Italy-flagged migrant rescue ship challenges Italian policy
  • Italian lawmaker Nicola Fratoianni, whose party backs the Mare Jonio project, said the humanitarian operation was “a real rescue operation to fill the lack of rescue assets in the Mediterranean Sea”
  • Some 82,100 migrants have made it across the Mediterranean Sea to Europe this year, and another 1,741 have died in the attempt

ROME: An Italian-flagged rescue ship set sail Thursday for the deadly migrant smuggling route in the central Mediterranean Sea, challenging moves by Italy’s populist government to shut down such humanitarian operations.
The Mare Jonio, a former tug boat, left from the Sicilian port of Augusta. The Mediterranea humanitarian group bought and equipped the 37-meter (120-foot) long ship and has started a crowd-funding initiative.

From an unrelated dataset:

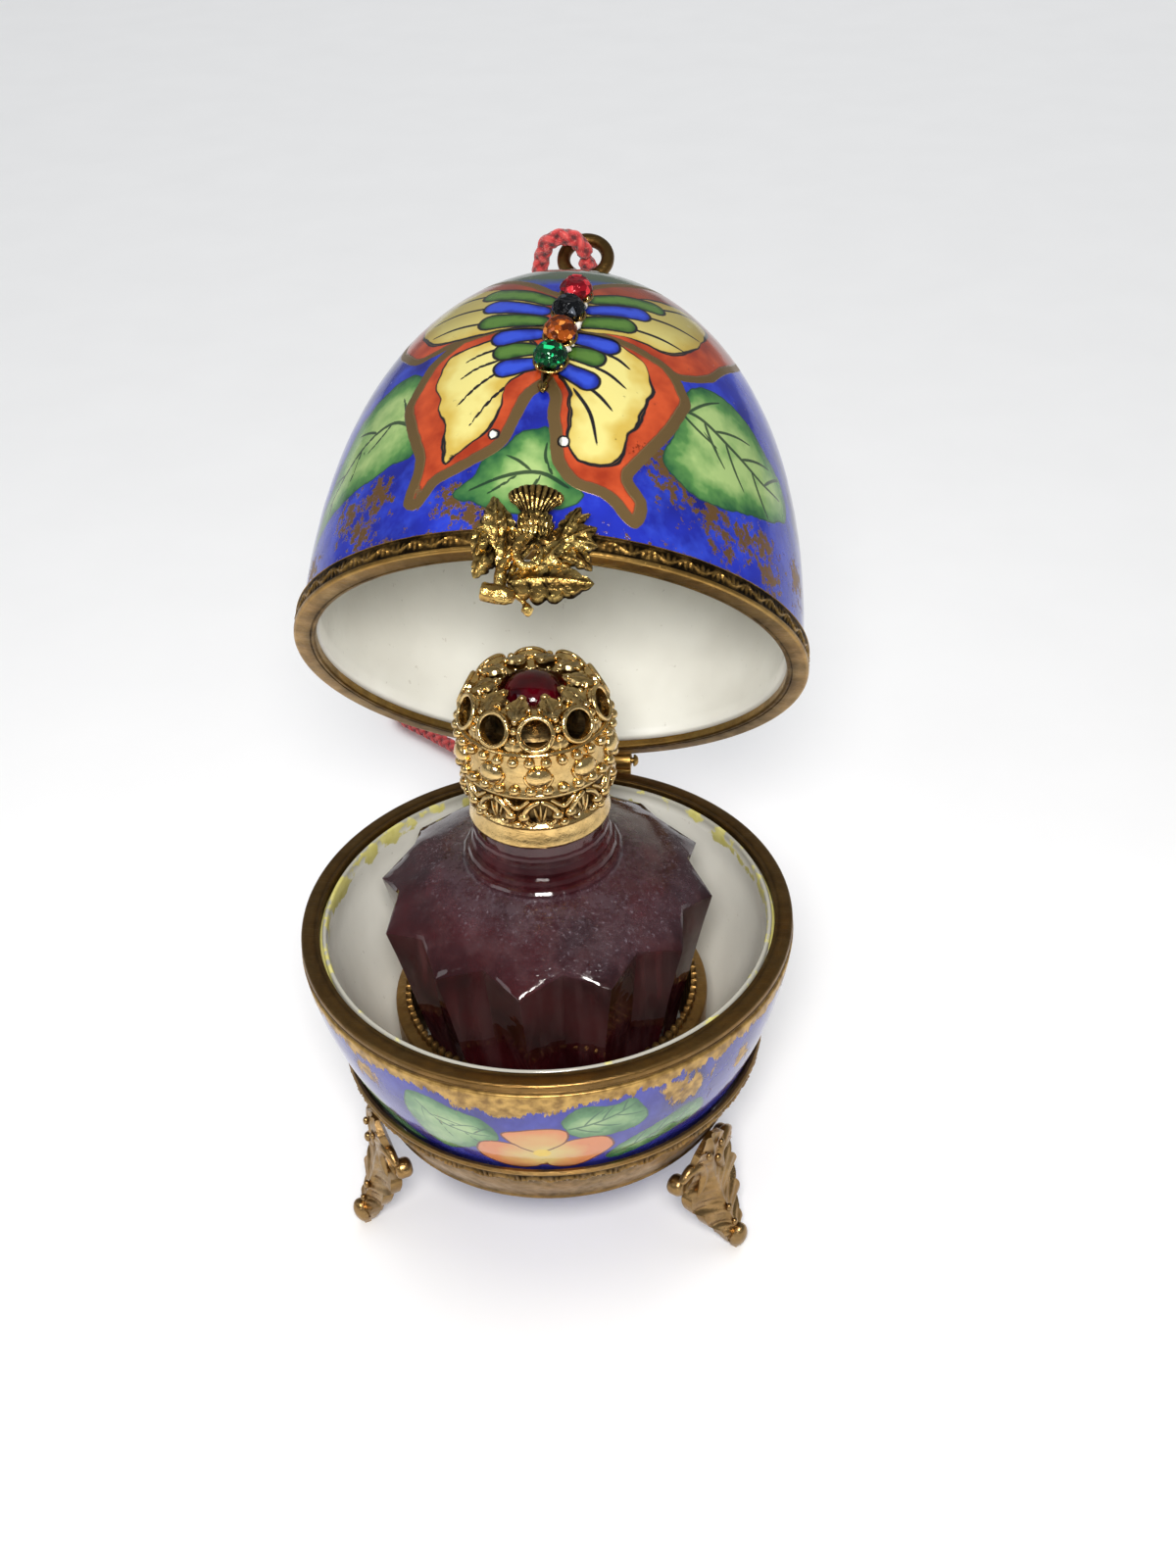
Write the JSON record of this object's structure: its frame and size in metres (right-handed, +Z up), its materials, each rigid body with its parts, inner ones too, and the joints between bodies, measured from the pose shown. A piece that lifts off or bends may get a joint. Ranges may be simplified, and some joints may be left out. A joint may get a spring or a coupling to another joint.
{
  "type": "hinged egg box with perfume bottle",
  "caption": "Painted porcelain egg box on cast brass feet, its lid hinged open over a faceted glass perfume bottle with a gilt cap.",
  "frame": {"origin": "on the table below the middle of the open egg's overall width and depth, without its cord", "axes": "+Z up along the bowl's own axis, -Y to the front, where the clasp is, and +X to the right seen from the front"},
  "size_m": [0.0808, 0.1526, 0.1193],
  "materials": {
    "bowl_porcelain": "hand painted flowers and leaves on blue under a gloss glaze, white inside",
    "lid_porcelain": "hand painted butterfly and leaves on blue under a gloss glaze, white inside",
    "rim_brass": "aged and worn",
    "mount_brass": "chased and aged",
    "base_brass": "chased and aged",
    "foot_brass": "cast, worn gilt",
    "holder_brass": "aged",
    "hinge_brass": "plain",
    "cap_gilt": "bright polished gilt",
    "clasp_gilt": "old gilt",
    "bottle_glass": "cut, dark amethyst, frosted shoulder",
    "red_glass": "polished",
    "black_glass": "polished",
    "amber_glass": "faceted",
    "green_glass": "faceted",
    "red_cord": "plaited"
  },
  "bodies": {
    "base": {"bowl": "bowl_porcelain", "bowl_rim": "rim_brass", "base_ring": "base_brass", "foot_left": "foot_brass", "foot_right": "foot_brass", "foot_back": "foot_brass", "holder_ring": "holder_brass", "bottle": "bottle_glass", "cap": "cap_gilt", "cap_jewel": "red_glass", "bowl_hinge": "hinge_brass", "hinge_pin": "hinge_brass"},
    "lid": {"lid": "lid_porcelain", "lid_rim": "mount_brass", "lid_hinge": "hinge_brass", "clasp": "clasp_gilt", "jewel_setting": "clasp_gilt", "stone_red": "red_glass", "stone_black": "black_glass", "stone_amber": "amber_glass", "stone_green": "green_glass", "top_loop": "mount_brass", "cord": "red_cord"}
  },
  "joints": [
    {"name": "lid_hinge", "type": "hinge", "parent": "base", "child": "lid", "pos_m": [0, 0.01545, 0.04658], "axis": [1, 0, 0], "range_deg": [0, 55.4]}
  ]
}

“Our mission is to be present: Present at sea to monitor, to witness, to report the dramatic situation that every day women, men and children risk to cross the Mediterranean Sea,” said Ada Talarico, a Mediterranea spokeswoman.
Another rescue group, SeaWatch, is among those supporting the operation.
Italy’s hard-line Interior Minister Matteo Salvini has refused to allow non-Italian rescue ships to dock in Italy with migrants they have rescued at sea.
Italian lawmaker Nicola Fratoianni, whose party backs the Mare Jonio project, said the humanitarian operation wasn’t merely a provocation against Salvini but “a real rescue operation to fill the lack of rescue assets in the Mediterranean Sea.”
Salvini, whose League party came to power on an anti-migrant platform, has mounted a crackdown against aid groups that for years rescued thousands of migrants fleeing Libya aboard unseaworthy smugglers’ boats.
Earlier this year, he forbade aid groups from docking in Italy, forcing other Mediterranean countries to take them in and effectively halting their activities.
According to the International Organization for Migration, some 82,100 migrants have made it across the Mediterranean Sea to Europe this year, and another 1,741 have died in the attempt.